Exercise details —
Retype, exactly as written, every line from the one containing "base_housing();" down to the one containing "obj.data.transform(obj.matrix_world)", including both, and nothing else.

Provided data —
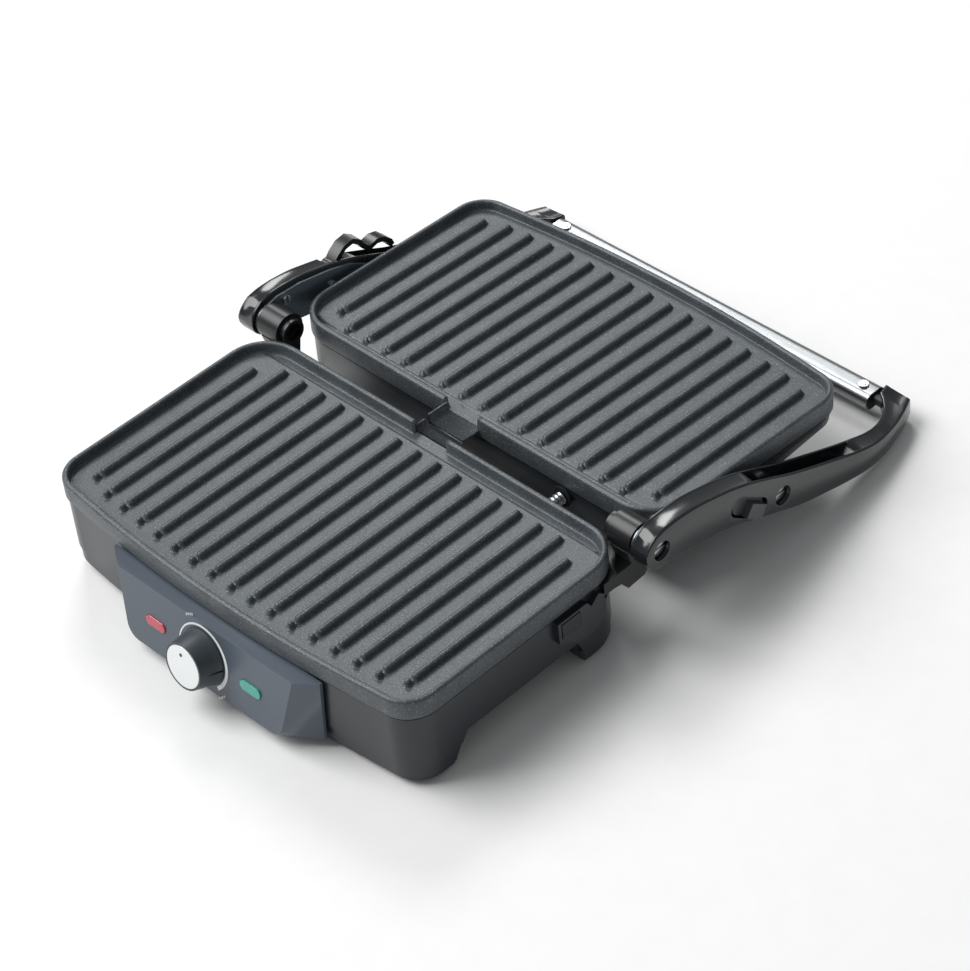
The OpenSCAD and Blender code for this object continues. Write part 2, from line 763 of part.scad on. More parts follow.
module arm_solid(bosses) {
    difference() {
        union() {
            difference() {
                arm_blank();
                arm_trough();
            }
            // the lid's pin passes through a boss across the trough
            translate([arm_x, pivot_reach, pivot_z]) rotate([0, 90, 0])
                cylinder(r = 9, h = arm_t);
        }
        arm_bores();
        translate([bar_in - 1, bar_y, bar_z]) rotate([0, 90, 0]) cylinder(r = 3.6, h = 9);
        bracket_screw_holes();
    }
}

bracket_screw = [14, -6];
bracket_screw2 = [50, 6];

module bracket_screw_holes() {
    for (p = [bracket_screw, bracket_screw2])
        translate([arm_x - 5, p[0], hinge_z - p[1]]) rotate([0, 90, 0])
            cylinder(r = 1.5, h = 12);
}

lock_c = [69.5, hinge_z - 17.5];
lock_r = 6.6;
lock_half = 10;
lock_deep = 5;
lock_travel = 4;
lock_slope = 36;

// a slot shape along the lock's line, from a to b
module lock_slot(a, b, r) {
    translate(lock_c) rotate(-lock_slope) {
        for (y = [a, b]) translate([y, 0]) circle(r);
        translate([a, -r]) square([b - a, 2 * r]);
    }
}

// pocket for the lock's thumb piece in the outer face of the right arm
module lock_pocket() {
    side_slab(arm_out - lock_deep, lock_deep + 1) lock_slot(-lock_half, lock_half, lock_r);
}

module arm_right() {
    color("#2f3438") at_hinge() difference() {
        arm_solid();
        lock_pocket();
    }
}

// the wavy height lever rides in a notch at the outer edge of the left arm
lever_w = 9;
lever_pivot = [58, 2];

module arm_left() {
    color("#2f3438") at_hinge() mirror([1, 0, 0]) difference() {
        arm_solid();
        translate([arm_out - lever_w - 0.5, lever_pivot[0], hinge_z - lever_pivot[1]])
            rotate([0, 90, 0]) cylinder(r = 5.5, h = 20);
        side_slab(arm_out - lever_w - 0.5, 20)
            translate([lever_pivot[0], hinge_z - lever_pivot[1]])
            polygon([[-5.5, 0], [-5.5, 25], [14.5, 25], [14.5, 2], [5.5, 0]]);
        translate([arm_out - lever_w - 3, lever_pivot[0], hinge_z - lever_pivot[1]])
            rotate([0, 90, 0]) cylinder(r = 1.5, h = 20);
    }
}

module height_lever_pin() {
    color("#c6cace") at_hinge() mirror([1, 0, 0])
        translate([arm_out - lever_w - 3, lever_pivot[0], hinge_z - lever_pivot[1]])
        rotate([0, 90, 0]) cylinder(r = 1.5, h = lever_w + 3 - 0.3);
}

// the lever's wave, as points along its middle line from the pivot
lever_line = [[2, 3.2], [5, 6.6], [10.5, 10.4], [17, 11.2], [21.5, 8], [25, 2.5], [29, -1.6],
    [35.5, 0], [41, -1.5], [46, -6.5], [47.2, -10]];
lever_t = 3.4;

// the outline of a ribbon t thick along a line of points
function side_of(a, b) = [a[1] - b[1], b[0] - a[0]] / norm(b - a);
function ribbon_edge(line, t) = [for (i = [0 : len(line) - 1])
    let (n = side_of(line[max(i - 1, 0)], line[max(i, 1)]),
        m = side_of(line[min(i, len(line) - 2)], line[min(i + 1, len(line) - 1)]))
    line[i] + (n + m) * t / (1 + n * m)];

module height_lever() {
    ends = ribbon_edge(lever_line, -lever_t / 2);
    color("#6b6e70") at_hinge() mirror([1, 0, 0]) difference() {
        union() {
            side_slab(arm_out - lever_w, lever_w - 0.1)
                translate([lever_pivot[0], hinge_z - lever_pivot[1]]) circle(4.8);
            side_slab(arm_out - lever_w + 0.3, lever_w - 0.6)
                translate([lever_pivot[0], hinge_z - lever_pivot[1]])
                polygon(concat(ribbon_edge(lever_line, lever_t / 2),
                [for (i = [len(ends) - 1 : -1 : 0]) ends[i]]));
        }
        translate([arm_out - lever_w - 4, lever_pivot[0], hinge_z - lever_pivot[1]])
            rotate([0, 90, 0]) cylinder(r = 1.5 + run_gap, h = 30);
    }
}

// a sliding plate at the bottom of the pocket, with a thumb tab that stands out of it
module lock_lever() {
    half = lock_half - lock_travel / 2 - 0.4;
    color("#7d8184") at_hinge() {
        side_slab(arm_out - lock_deep + 0.2, 1.8)
            lock_slot(lock_half - 0.4 - 2 * half, lock_half - 0.4, lock_r - 0.4);
        side_slab(arm_out - lock_deep + 1, lock_deep + 1) intersection() {
            lock_slot(lock_half - 0.4 - 2 * half, lock_half - 0.4, lock_r - 0.4);
            translate(lock_c) rotate(-lock_slope) translate([-1, -lock_r]) square([14, 1.5 * lock_r]);
        }
    }
}

module arm_bracket() {
    side_slab(bracket_x, bracket_t - 0.05) difference() {
        polygon(concat(arc(0, hinge_z, 9.5, -100, -245),
            [[8, hinge_z + 11.5], [26, hinge_z + 10.5], [50, hinge_z + 5.5],
            [66, hinge_z + 0.5], [80, hinge_z - 8]],
            arc(pivot_reach, pivot_z, 9.5, 60, -120), [[50, hinge_z - 20]]));
        translate([0, hinge_z]) circle(pin_r + run_gap);
        translate([pivot_reach, pivot_z]) circle(pin_r + run_gap);
        for (p = [bracket_screw, bracket_screw2])
            translate([p[0], hinge_z - p[1]]) circle(1.6);
    }
}

module arm_bracket_right() { color("#8d9aa3") at_hinge() arm_bracket(); }

module arm_bracket_left() { color("#8d9aa3") at_hinge() mirror([1, 0, 0]) arm_bracket(); }

module bracket_screws() {
    color("#c6cace") at_hinge() both_sides() for (p = [bracket_screw, bracket_screw2])
        translate([bracket_x - 1.8, p[0], hinge_z - p[1]]) rotate([0, 90, 0])
            screw(1.45, 10, 3);
}

// ---------- handle ----------

// the bar's section, front to back in Y, height in Z
module bar_section(grow) {
    r = bar_h / 2 + grow;
    for (s = [-1, 1]) translate([s * (bar_d / 2 - bar_h / 2), 0]) circle(r);
    translate([-bar_d / 2 + bar_h / 2, -r]) square([bar_d - bar_h, 2 * r]);
}

bar_shell = 1;

module handle_bar() {
    color("#d9dde0") at_hinge() difference() {
        side_slab(-bar_in, 2 * bar_in) translate([bar_y, bar_z]) difference() {
            bar_section(0);
            bar_section(-bar_shell);
            translate([-bar_d, -bar_h]) square([2 * bar_d, bar_h * 0.7]);
        }
        handle_screw_holes(1.6);
    }
}

module handle_screw_holes(r) {
    for (x = [-bar_in + 9, bar_in - 9]) translate([x, bar_y, bar_z - 3]) cylinder(r = r, h = 20);
}

module handle_core() {
    color("#202326") at_hinge() {
        difference() {
            side_slab(-bar_in, 2 * bar_in) translate([bar_y, bar_z]) {
                intersection() {
                    bar_section(-bar_shell);
                    translate([-bar_d, -bar_h]) square([2 * bar_d, 2 * bar_h]);
                }
                intersection() {
                    bar_section(0);
                    translate([-bar_d, -bar_h]) square([2 * bar_d, bar_h * 0.7]);
                }
            }
            handle_screw_holes(1.5);
        }
        // spigots into the arms' end blocks
        both_sides() translate([bar_in - 0.5, bar_y, bar_z]) rotate([0, 90, 0])
            cylinder(r = 3.5, h = 8);
    }
}

module handle_screws() {
    color("#c6cace") at_hinge() for (x = [-bar_in + 9, bar_in - 9])
        translate([x, bar_y, bar_z + bar_h / 2 + 1.4]) mirror([0, 0, 1]) {
            difference() {
                cylinder(r = 3.2, h = 1.4);
                translate([-3.2, -0.4, -eps]) cube([6.4, 0.8, 0.6]);
            }
            cylinder(r = 1.45, h = 8);
        }
}

// ---------- lid ----------

lid_far = upper_gap + upper_plate_d;
lid_near_wall = upper_gap + seam_inset;
upper_element_z = upper_rib_z - rib_h - floor_t - element_r;
upper_reflector_z = upper_element_z - element_r - 4;
lid_cable_z = cable_z - (pivot_reach - lid_near_wall) * sin(lid_tilt);
lid_bush_r = 8;

module lid_slab(z, inset) {
    translate([0, upper_gap, z]) linear_extrude(0.2) plan(upper_plate_d, inset);
}

module lid_block(shrink, extra) {
    r = 12 - shrink;
    hull() {
        lid_slab(lid_top_z - 0.2 + extra, seam_inset + shrink);
        lid_slab(lid_top_z - 6, seam_inset + 0.8 + shrink);
        for (s = [-1, 1]) {
            translate([s * (half_w - 18), upper_gap + 17, upper_rib_z - lid_deep + 12])
                sphere(r, $fn = 32);
            translate([s * (half_w - 15), lid_far - 32, upper_rib_z - lid_shallow + 6])
                sphere(6 - shrink, $fn = 32);
        }
    }
}

module lid_housing() {
    color("#3a4046") lid_rest() {
        difference() {
            lid_block(0, 0);
            lid_block(wall_t, 5);
            for (s = [-1, 1]) translate([s * half_w - 20, pivot_reach, pivot_z])
                rotate([0, 90, 0]) cylinder(r = lid_bush_r, h = 40);
            translate([cable_x, 0, lid_cable_z]) rotate([-90, 0, 0])
                cylinder(r = cable_r + 1.3, h = 30);
        }
        difference() {
            intersection() {
                lid_block(0.5, 0);
                plate_bosses(upper_gap, upper_plate_d, 0, upper_reflector_z - 0.5, boss_r);
            }
            plate_bosses(upper_gap, upper_plate_d, upper_reflector_z - 9, 12, 1.8);
        }
    }
}

module upper_plate() {
    color("#5d6267") lid_rest() translate([0, 0, upper_rib_z]) difference() {
        plate(upper_gap, upper_plate_d, upper_rib_far, false, 13);
        plate_holes(upper_gap, upper_plate_d);
    }
}

module upper_element() {
    color("#6f6a62") lid_rest()
        element(upper_gap + 38, lid_far - 44, upper_element_z, element_r);
}

module upper_reflector() {
    color("#c9cdd0") lid_rest() reflector(upper_gap, upper_plate_d, upper_reflector_z);
}

module upper_plate_screws() {
    color("#9aa0a5") lid_rest()
        plate_screws(upper_gap, upper_plate_d, upper_rib_z, upper_reflector_z - 0.5);
}

module lid_bushes() {
    color("#a8adb2") lid_rest() both_sides()
        translate([half_w - 14, pivot_reach, pivot_z]) rotate([0, 90, 0]) difference() {
            cylinder(r = lid_bush_r, h = 14 + arm_gap - knuckle_gap);
            translate([0, 0, -1]) cylinder(r = pin_r, h = 40);
        }
}

module lid_pins() {
    color("#c6cace") lid_rest() both_sides() translate([0, pivot_reach, pivot_z])
        pin(half_w - 10);
}

module upper_grommet() {
    color("#1b1c1e") lid_rest() translate([cable_x, lid_near_wall - 1.2, lid_cable_z])
        rotate([-90, 0, 0]) difference() {
            union() {
                cylinder(r = cable_r + 2.6, h = 1.2);
                cylinder(r = cable_r + 1.3, h = 6);
            }
            translate([0, 0, -1]) cylinder(r = cable_r - 1, h = 12);
        }
}

module upper_fuse() {
    color("#d8d2c4") lid_rest() translate([30, pivot_reach, upper_reflector_z - 6]) {
        rotate([0, 90, 0]) cylinder(r = 4, h = 26);
        translate([-4, -2, 3]) cube([34, 4, 2]);
    }
}

base_housing();
bottom_cover();
control_panel();
power_lamp();
ready_lamp();
thermostat();
terminal_block();
thermal_fuse();
cord_gland();
rubber_feet();
bottom_screws();
lower_plate();
lower_element();
lower_reflector();
lower_plate_screws();
hinge_knuckle_left();
hinge_knuckle_right();
hinge_pins();
link_cable();
lower_grommet();
plate_catch_left();
plate_catch_right();
knob();
knob_cap();
thermostat_shaft();
arm_left();
arm_right();
arm_bracket_left();
arm_bracket_right();
handle_bar();
handle_core();
handle_screws();
bracket_screws();
lock_lever();
height_lever();
height_lever_pin();
lid_housing();
upper_plate();
upper_element();
upper_reflector();
upper_plate_screws();
lid_bushes();
lid_pins();
upper_grommet();
upper_fuse();
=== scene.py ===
import json
import math
import bmesh
import bpy
import numpy as np
from mathutils import Matrix, Vector


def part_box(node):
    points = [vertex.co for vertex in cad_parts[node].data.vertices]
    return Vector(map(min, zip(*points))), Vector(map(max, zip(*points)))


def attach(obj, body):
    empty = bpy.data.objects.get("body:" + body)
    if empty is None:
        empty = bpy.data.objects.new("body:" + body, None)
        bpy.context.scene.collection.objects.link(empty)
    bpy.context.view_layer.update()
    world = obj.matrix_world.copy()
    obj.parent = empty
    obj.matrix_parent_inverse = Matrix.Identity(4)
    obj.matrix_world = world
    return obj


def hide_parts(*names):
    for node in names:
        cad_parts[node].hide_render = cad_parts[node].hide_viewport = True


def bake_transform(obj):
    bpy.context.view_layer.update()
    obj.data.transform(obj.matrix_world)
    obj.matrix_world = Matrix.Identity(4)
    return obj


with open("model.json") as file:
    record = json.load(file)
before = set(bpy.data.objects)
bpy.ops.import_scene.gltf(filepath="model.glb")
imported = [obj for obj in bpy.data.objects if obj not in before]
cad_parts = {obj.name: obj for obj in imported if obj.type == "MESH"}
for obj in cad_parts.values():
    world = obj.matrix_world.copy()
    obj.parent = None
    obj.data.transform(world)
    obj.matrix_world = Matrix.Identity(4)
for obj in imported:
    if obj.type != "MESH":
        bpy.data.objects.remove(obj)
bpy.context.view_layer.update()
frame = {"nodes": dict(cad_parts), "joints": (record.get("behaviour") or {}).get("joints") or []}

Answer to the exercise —
base_housing();
bottom_cover();
control_panel();
power_lamp();
ready_lamp();
thermostat();
terminal_block();
thermal_fuse();
cord_gland();
rubber_feet();
bottom_screws();
lower_plate();
lower_element();
lower_reflector();
lower_plate_screws();
hinge_knuckle_left();
hinge_knuckle_right();
hinge_pins();
link_cable();
lower_grommet();
plate_catch_left();
plate_catch_right();
knob();
knob_cap();
thermostat_shaft();
arm_left();
arm_right();
arm_bracket_left();
arm_bracket_right();
handle_bar();
handle_core();
handle_screws();
bracket_screws();
lock_lever();
height_lever();
height_lever_pin();
lid_housing();
upper_plate();
upper_element();
upper_reflector();
upper_plate_screws();
lid_bushes();
lid_pins();
upper_grommet();
upper_fuse();
=== scene.py ===
import json
import math
import bmesh
import bpy
import numpy as np
from mathutils import Matrix, Vector


def part_box(node):
    points = [vertex.co for vertex in cad_parts[node].data.vertices]
    return Vector(map(min, zip(*points))), Vector(map(max, zip(*points)))


def attach(obj, body):
    empty = bpy.data.objects.get("body:" + body)
    if empty is None:
        empty = bpy.data.objects.new("body:" + body, None)
        bpy.context.scene.collection.objects.link(empty)
    bpy.context.view_layer.update()
    world = obj.matrix_world.copy()
    obj.parent = empty
    obj.matrix_parent_inverse = Matrix.Identity(4)
    obj.matrix_world = world
    return obj


def hide_parts(*names):
    for node in names:
        cad_parts[node].hide_render = cad_parts[node].hide_viewport = True


def bake_transform(obj):
    bpy.context.view_layer.update()
    obj.data.transform(obj.matrix_world)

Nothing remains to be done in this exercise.